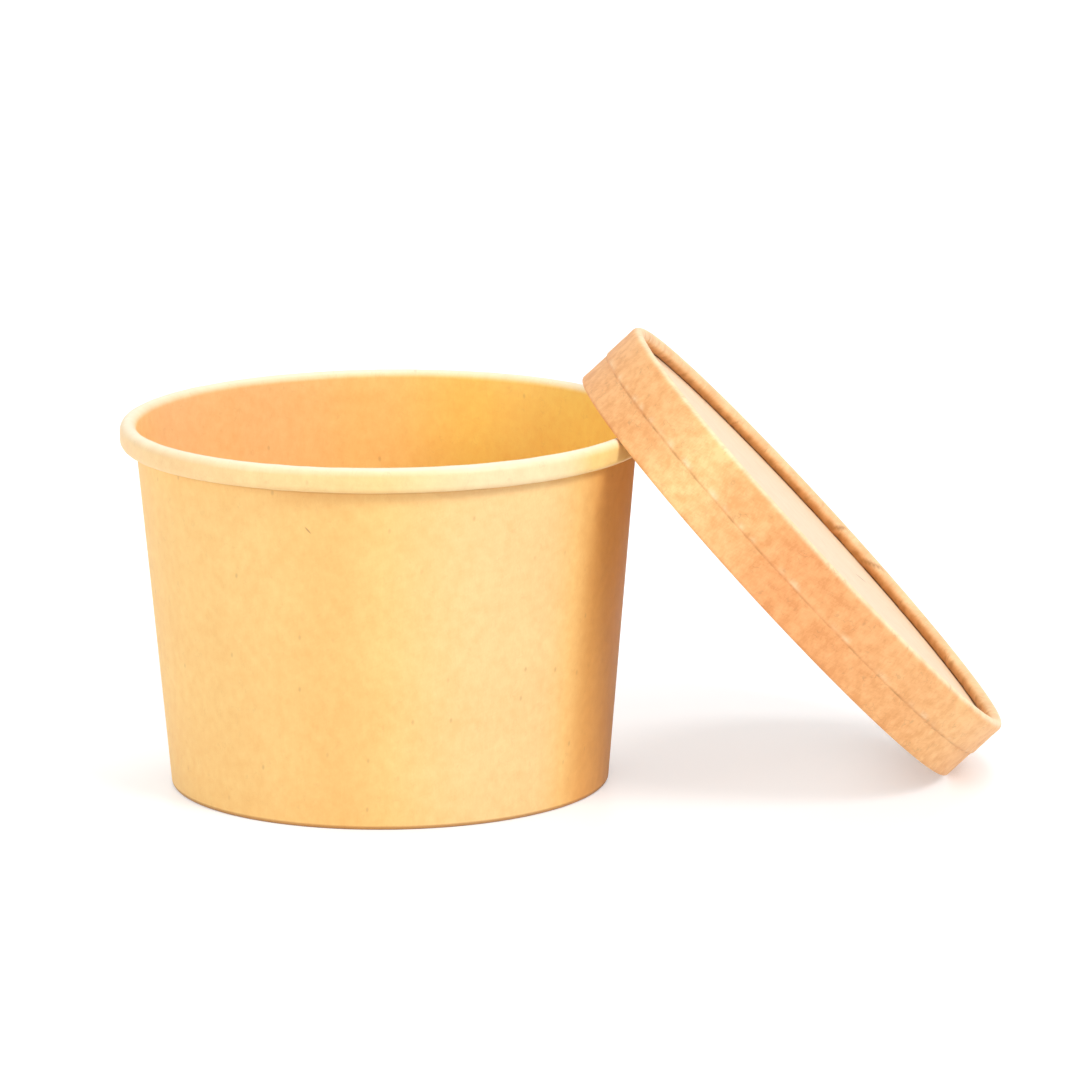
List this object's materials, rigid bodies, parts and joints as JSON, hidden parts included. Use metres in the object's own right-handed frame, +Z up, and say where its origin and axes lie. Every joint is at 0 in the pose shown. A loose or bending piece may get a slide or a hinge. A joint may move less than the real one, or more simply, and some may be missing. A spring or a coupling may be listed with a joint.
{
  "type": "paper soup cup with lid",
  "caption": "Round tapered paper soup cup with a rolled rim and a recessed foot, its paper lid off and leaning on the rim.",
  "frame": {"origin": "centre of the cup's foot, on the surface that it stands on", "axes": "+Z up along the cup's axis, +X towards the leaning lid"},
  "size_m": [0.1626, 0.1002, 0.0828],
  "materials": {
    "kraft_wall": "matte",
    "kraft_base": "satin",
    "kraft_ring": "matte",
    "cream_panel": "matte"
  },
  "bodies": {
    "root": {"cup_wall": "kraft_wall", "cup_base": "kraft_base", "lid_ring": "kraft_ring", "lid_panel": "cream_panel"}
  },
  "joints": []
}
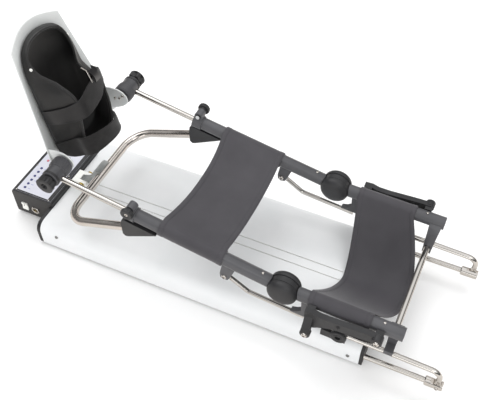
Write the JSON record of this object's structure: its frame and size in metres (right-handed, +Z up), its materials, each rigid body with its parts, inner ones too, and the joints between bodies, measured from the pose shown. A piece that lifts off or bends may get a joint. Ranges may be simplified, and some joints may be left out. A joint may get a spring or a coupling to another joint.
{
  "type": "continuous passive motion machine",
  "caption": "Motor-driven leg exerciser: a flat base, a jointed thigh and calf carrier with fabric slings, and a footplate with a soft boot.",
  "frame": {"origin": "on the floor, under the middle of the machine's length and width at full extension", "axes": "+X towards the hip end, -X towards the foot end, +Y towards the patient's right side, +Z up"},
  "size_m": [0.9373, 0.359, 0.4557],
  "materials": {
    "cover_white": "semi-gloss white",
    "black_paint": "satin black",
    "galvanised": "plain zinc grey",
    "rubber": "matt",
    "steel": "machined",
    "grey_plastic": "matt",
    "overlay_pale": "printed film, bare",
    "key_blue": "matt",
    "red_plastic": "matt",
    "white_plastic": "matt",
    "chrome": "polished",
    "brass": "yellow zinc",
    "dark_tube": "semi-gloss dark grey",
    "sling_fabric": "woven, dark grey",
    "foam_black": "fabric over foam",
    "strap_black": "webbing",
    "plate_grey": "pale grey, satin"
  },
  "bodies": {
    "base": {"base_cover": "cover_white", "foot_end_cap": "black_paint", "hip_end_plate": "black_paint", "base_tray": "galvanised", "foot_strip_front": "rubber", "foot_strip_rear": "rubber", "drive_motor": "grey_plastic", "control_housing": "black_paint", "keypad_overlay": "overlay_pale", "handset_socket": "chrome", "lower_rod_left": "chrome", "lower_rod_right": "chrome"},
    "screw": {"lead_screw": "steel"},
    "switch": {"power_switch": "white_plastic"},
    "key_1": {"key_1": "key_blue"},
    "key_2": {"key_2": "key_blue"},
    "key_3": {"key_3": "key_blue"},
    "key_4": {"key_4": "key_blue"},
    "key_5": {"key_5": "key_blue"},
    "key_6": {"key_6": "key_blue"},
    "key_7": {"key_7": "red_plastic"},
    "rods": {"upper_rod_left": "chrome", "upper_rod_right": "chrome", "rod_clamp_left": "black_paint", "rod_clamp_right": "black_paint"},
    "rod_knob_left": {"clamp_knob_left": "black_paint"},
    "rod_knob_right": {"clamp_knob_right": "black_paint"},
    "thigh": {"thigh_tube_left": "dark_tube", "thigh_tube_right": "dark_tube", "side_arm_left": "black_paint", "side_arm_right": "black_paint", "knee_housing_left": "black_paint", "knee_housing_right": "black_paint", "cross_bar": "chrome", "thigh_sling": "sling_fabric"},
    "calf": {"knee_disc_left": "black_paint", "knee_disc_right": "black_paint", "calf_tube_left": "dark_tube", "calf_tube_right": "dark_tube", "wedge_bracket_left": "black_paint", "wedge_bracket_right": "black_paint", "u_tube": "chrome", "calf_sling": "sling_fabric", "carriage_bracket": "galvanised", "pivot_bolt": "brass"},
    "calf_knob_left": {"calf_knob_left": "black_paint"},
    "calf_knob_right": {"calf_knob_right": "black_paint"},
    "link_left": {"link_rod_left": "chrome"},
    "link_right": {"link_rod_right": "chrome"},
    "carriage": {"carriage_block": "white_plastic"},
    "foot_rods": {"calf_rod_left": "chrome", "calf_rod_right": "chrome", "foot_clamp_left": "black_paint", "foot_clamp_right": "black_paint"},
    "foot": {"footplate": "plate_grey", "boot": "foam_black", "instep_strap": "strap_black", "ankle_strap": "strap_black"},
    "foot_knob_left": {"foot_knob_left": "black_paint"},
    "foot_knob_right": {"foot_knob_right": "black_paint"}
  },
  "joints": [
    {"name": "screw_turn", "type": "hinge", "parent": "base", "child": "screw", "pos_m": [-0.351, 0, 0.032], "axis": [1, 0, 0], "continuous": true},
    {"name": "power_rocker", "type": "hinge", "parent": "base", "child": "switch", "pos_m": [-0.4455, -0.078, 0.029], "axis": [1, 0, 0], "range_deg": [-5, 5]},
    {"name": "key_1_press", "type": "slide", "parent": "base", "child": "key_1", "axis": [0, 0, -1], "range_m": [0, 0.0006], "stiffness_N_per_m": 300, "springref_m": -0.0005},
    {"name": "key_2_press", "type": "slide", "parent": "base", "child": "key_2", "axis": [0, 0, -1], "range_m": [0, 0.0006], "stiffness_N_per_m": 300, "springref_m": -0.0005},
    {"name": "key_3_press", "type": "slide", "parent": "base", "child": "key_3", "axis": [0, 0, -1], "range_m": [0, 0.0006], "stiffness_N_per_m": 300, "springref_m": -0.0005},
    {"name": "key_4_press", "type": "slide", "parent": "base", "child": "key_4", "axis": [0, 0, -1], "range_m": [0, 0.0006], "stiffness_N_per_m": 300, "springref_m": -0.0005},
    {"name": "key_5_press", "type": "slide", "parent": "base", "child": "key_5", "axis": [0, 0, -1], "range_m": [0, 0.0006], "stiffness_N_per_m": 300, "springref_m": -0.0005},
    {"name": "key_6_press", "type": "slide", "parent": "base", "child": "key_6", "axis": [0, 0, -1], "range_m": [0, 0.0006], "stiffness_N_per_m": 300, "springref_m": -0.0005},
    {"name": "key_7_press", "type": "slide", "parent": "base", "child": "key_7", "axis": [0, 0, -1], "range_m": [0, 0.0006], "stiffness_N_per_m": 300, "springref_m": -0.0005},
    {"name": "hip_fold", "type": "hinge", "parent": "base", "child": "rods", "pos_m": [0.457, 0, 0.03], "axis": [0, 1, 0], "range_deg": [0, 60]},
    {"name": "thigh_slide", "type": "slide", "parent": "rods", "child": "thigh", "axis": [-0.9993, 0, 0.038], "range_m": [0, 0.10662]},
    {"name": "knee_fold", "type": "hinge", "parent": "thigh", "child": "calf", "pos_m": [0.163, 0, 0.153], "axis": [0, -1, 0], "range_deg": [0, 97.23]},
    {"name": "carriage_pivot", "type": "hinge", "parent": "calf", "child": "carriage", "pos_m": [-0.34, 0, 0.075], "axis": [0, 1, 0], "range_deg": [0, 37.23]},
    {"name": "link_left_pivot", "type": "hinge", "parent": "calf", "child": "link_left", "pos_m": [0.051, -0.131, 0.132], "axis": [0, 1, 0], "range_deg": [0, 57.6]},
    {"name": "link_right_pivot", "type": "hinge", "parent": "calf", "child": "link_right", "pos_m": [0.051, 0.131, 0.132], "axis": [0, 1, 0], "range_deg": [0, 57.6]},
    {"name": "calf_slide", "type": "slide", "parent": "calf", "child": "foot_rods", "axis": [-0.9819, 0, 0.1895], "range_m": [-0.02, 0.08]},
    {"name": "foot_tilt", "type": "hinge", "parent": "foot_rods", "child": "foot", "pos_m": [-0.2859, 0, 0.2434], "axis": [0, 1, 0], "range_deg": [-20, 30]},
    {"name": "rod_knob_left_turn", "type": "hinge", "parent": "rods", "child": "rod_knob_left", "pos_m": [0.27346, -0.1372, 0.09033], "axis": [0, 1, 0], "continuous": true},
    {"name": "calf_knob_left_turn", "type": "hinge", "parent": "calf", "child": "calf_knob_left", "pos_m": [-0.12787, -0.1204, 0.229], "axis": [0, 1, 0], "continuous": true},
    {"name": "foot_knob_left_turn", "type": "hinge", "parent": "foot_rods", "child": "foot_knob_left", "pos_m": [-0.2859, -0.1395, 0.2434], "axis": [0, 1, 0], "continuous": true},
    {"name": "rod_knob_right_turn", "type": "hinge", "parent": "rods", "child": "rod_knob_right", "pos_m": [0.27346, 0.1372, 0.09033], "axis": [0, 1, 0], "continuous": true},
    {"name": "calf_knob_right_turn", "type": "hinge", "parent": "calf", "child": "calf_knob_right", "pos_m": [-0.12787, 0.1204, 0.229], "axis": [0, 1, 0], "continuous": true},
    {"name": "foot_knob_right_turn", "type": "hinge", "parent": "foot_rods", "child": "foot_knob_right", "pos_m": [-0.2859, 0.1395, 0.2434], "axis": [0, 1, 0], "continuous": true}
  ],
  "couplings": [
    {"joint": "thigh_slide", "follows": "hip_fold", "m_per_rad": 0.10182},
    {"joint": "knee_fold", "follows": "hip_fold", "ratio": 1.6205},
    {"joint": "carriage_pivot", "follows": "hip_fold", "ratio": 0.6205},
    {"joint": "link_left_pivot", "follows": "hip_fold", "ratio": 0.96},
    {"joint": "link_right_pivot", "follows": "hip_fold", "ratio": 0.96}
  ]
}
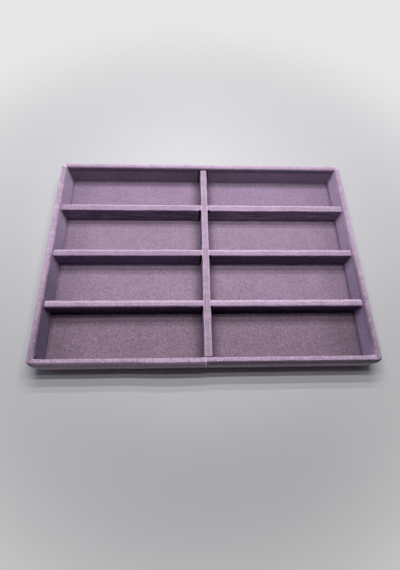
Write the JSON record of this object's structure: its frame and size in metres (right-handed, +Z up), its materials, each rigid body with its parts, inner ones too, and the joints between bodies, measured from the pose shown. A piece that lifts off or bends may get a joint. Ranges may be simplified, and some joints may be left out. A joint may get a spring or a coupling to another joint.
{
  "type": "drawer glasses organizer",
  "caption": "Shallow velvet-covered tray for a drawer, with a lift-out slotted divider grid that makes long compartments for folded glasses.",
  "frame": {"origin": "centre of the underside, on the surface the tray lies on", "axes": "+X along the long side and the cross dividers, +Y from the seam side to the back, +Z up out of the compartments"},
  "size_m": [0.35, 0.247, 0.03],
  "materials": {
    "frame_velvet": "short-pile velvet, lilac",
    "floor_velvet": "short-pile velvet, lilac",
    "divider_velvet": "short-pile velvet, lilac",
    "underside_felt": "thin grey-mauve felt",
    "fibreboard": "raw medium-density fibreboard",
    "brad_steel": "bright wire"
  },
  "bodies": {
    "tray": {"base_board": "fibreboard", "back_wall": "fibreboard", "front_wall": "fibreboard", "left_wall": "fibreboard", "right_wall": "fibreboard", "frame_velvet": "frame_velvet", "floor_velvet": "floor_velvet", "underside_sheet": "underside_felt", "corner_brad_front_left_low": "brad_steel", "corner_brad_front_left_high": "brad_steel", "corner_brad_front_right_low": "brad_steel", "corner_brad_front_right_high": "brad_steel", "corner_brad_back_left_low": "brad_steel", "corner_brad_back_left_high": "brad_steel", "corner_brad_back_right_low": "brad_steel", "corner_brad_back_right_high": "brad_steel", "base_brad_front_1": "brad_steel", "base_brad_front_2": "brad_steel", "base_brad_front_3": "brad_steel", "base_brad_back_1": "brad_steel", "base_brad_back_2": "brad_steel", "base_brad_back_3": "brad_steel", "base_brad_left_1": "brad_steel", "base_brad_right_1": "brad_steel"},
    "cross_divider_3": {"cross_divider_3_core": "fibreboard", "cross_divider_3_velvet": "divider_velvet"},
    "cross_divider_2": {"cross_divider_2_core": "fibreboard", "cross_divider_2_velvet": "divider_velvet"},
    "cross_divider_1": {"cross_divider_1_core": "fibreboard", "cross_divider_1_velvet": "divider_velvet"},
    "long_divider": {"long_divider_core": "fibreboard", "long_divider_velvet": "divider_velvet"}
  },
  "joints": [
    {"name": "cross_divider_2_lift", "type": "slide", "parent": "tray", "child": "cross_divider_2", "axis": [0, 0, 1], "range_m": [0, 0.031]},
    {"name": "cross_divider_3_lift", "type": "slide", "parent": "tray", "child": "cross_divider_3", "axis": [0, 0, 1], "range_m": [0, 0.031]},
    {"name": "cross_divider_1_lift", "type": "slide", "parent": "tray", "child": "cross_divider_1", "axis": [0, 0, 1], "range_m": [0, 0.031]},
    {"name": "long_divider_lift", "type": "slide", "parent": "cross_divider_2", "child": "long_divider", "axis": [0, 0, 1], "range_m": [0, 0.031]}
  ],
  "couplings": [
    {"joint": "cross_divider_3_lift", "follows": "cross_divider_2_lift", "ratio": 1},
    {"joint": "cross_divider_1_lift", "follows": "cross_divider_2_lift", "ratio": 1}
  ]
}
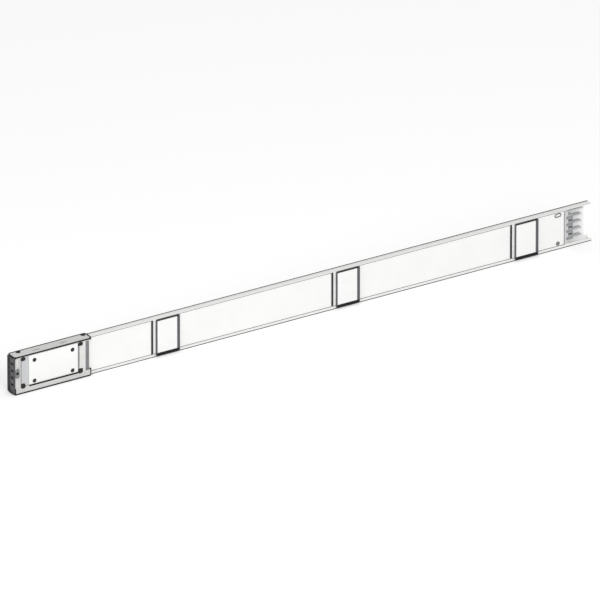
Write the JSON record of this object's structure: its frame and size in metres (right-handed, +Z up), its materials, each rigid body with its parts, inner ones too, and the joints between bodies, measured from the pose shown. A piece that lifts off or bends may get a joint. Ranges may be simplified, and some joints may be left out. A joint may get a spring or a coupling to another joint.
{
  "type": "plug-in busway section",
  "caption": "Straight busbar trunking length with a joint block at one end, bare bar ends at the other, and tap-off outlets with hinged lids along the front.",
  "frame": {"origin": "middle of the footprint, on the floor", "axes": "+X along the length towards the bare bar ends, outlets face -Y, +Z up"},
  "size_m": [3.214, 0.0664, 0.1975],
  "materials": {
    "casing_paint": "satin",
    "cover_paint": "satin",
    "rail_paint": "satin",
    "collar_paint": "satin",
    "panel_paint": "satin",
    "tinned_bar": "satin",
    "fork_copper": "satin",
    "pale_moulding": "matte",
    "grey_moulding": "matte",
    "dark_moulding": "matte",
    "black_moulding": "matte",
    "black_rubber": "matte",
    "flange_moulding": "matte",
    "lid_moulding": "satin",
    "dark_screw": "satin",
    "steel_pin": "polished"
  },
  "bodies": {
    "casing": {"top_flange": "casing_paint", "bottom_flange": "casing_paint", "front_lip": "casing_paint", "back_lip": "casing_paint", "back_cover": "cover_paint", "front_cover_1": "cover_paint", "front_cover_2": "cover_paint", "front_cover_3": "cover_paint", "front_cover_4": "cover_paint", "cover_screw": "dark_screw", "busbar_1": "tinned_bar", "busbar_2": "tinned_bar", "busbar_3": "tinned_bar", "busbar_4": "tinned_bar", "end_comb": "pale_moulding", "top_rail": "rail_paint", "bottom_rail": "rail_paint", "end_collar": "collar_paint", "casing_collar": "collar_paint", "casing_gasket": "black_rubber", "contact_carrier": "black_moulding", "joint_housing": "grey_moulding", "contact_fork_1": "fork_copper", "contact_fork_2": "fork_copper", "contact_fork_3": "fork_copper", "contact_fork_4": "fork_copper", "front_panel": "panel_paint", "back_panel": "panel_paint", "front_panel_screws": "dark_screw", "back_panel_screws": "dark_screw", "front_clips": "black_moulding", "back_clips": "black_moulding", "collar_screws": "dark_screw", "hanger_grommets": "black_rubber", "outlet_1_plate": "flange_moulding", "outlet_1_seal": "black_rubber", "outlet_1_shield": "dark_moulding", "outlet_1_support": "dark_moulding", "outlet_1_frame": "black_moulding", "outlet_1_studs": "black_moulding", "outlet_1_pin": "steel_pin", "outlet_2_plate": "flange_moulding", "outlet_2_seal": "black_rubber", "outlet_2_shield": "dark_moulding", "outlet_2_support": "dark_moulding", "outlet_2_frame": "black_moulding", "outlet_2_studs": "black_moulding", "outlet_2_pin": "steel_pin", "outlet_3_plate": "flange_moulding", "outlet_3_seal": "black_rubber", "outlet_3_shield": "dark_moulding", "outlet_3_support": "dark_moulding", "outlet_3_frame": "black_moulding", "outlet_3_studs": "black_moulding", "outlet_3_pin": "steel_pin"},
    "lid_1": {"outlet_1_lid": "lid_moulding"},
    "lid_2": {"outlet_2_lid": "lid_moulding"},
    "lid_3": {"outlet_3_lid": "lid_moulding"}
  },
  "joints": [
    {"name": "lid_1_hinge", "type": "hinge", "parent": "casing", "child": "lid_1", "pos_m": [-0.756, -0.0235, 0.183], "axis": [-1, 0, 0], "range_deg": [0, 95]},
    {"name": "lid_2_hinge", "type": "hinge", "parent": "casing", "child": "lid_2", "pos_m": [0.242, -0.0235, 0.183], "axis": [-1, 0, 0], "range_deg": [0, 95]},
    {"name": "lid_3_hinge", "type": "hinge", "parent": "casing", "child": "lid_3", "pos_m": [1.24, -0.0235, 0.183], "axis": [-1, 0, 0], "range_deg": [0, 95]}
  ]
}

_ _ _ _

REQUIRED TASK – Go through the records and pull out each line that includes the word "origin".

EXPECTED OUTPUT –
List this object's materials, rigid bodies, parts and joints as JSON, hidden parts included. Use metres in the object's own right-handed frame, +Z up, and say where its origin and axes lie. Every joint is at 0 in the pose shown. A loose or bending piece may get a slide or a hinge. A joint may move less than the real one, or more simply, and some may be missing. A spring or a coupling may be listed with a joint.
  "frame": {"origin": "centre of the cup's foot, on the surface that it stands on", "axes": "+Z up along the cup's axis, +X towards the leaning lid"},
  "frame": {"origin": "on the floor, under the middle of the machine's length and width at full extension", "axes": "+X towards the hip end, -X towards the foot end, +Y towards the patient's right side, +Z up"},
  "frame": {"origin": "centre of the underside, on the surface the tray lies on", "axes": "+X along the long side and the cross dividers, +Y from the seam side to the back, +Z up out of the compartments"},
  "frame": {"origin": "middle of the footprint, on the floor", "axes": "+X along the length towards the bare bar ends, outlets face -Y, +Z up"},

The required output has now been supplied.